I got absolutely shredded! I've got skin off both knees, elbows, flanks and my back. It's like somebody has taken to me with a giant cheese grater. I've had five stitches put in two cuts on my right arm, but the road rash is what hurts the most. My knicks have been shredded, but the bike came out of the incident relatively unscathed. The only problems were a broken 53 chain ring, and a slight knock to the front wheel. The doctors in emergency were a bit amazed by how nonchelant i was with my injuries. I think as a rider you put yourself through a lot of pain out on the road. So gettings stitched up, and having the wounds intensively 'cleaned' isn't that distressing. I told the nurses my policy- 'Only cry when you're training- if you're not crying you aren't working hard enough.' I don't want to blow too much smoke up my own arse- but I was amazed at how far I've come in terms of general resilience, and ability to suffer pain. If this happened to me before I rode I would have been a jibbering mess. Cycling sure as hell toughens you up.

Campagnolo wheels are utterly incredible. I currently roll on 2006 Zondas and they are bomb proof. I had shimano wheels on my old bike, and a set of 32 hole box sectioned wheels that both were nowhere near as stiff and durable as the campys. Everyone out there roll with Fulcrums or Campy wheels because they are the strongest and most reliable wheels by a mile. Don't bother with Kysriums whatever you do. I think people get sucked into the fact that they are lighter- forget 100grams- you want something that will hold you through until the end of a race, or not fail when you're out in the middle of nowhere on a 150km training ride. Go campy.
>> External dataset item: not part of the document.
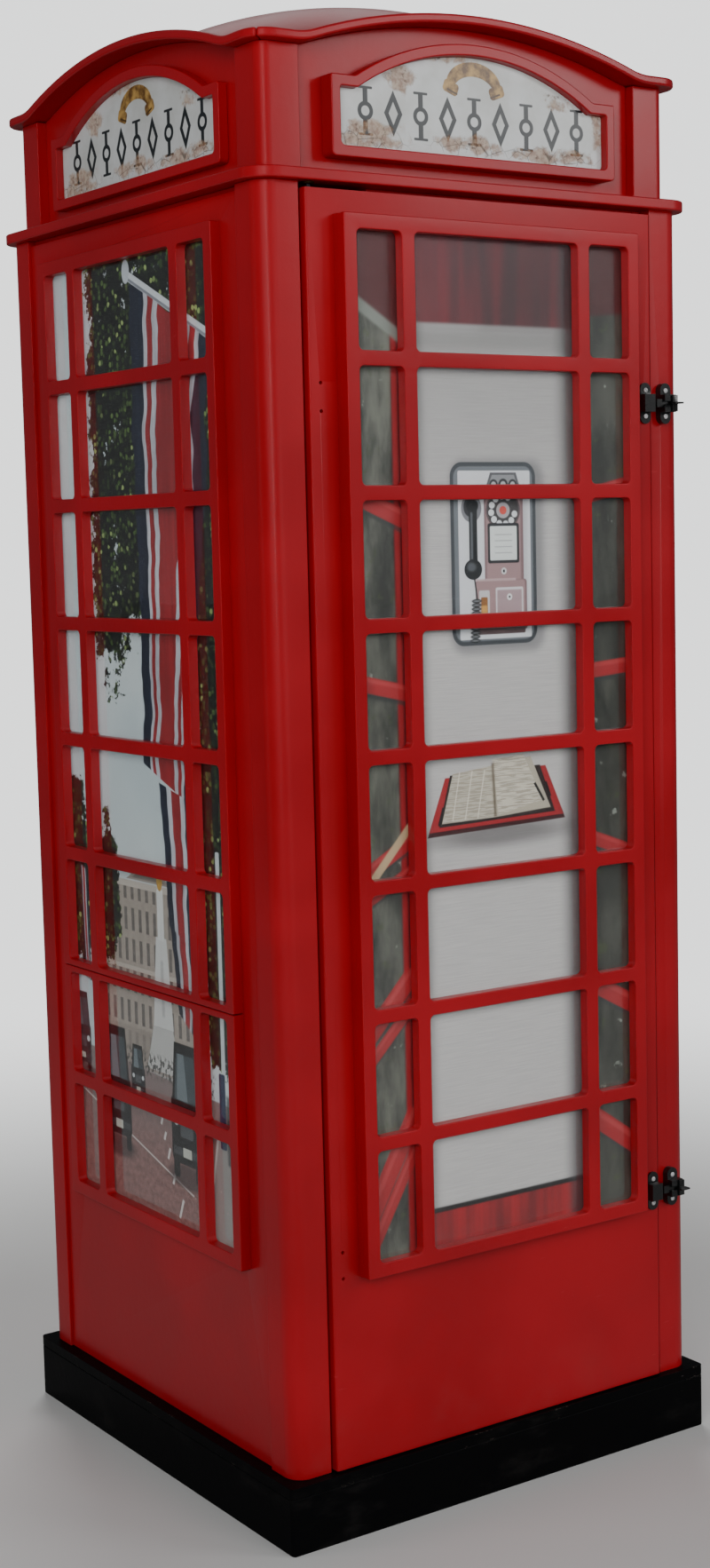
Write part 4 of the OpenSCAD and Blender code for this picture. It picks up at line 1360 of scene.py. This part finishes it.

But talk about knocking the wind out of the sails. The last week has been pretty depressing. Crashes seem to be pretty common at the start of the summer crits. People come out of the woodwork after not racing all year and suddenly discover they aren't as fit as they should be halfway through the race. An important part of cycling for me revolves around gaining a greater understanding of your body and its limitations. It's really disappointing when people engage in the self deception of racing above their ability becuase ultimately you are putting the health and well being of yourself and other riders at risk. It's the same problem with the Hell Ride- If you can't keep up, don't put yourself in a position where you make a stupid decision and risk lives. Know your limits for your own sake, and everybody elses.

This crash has put me back a bit- I was hoping to race the Melbourne Cup on Wheels and the Tour of Bright. I'll definately go to the tour of bright, but the MCOW is probably a late scratching. That's not so bad because it will give me a bit of time to get my track legs firing in time for the Austral or some of the later Track opens. I can't wait to get back on the bike after a longer break than anticipated. I was intending to have a bit of a break in early November anyway- so things haven't been disrupted that much I guess. But as a cyclist/bike commuter, the worst feeling I know in the world is having shredded legs.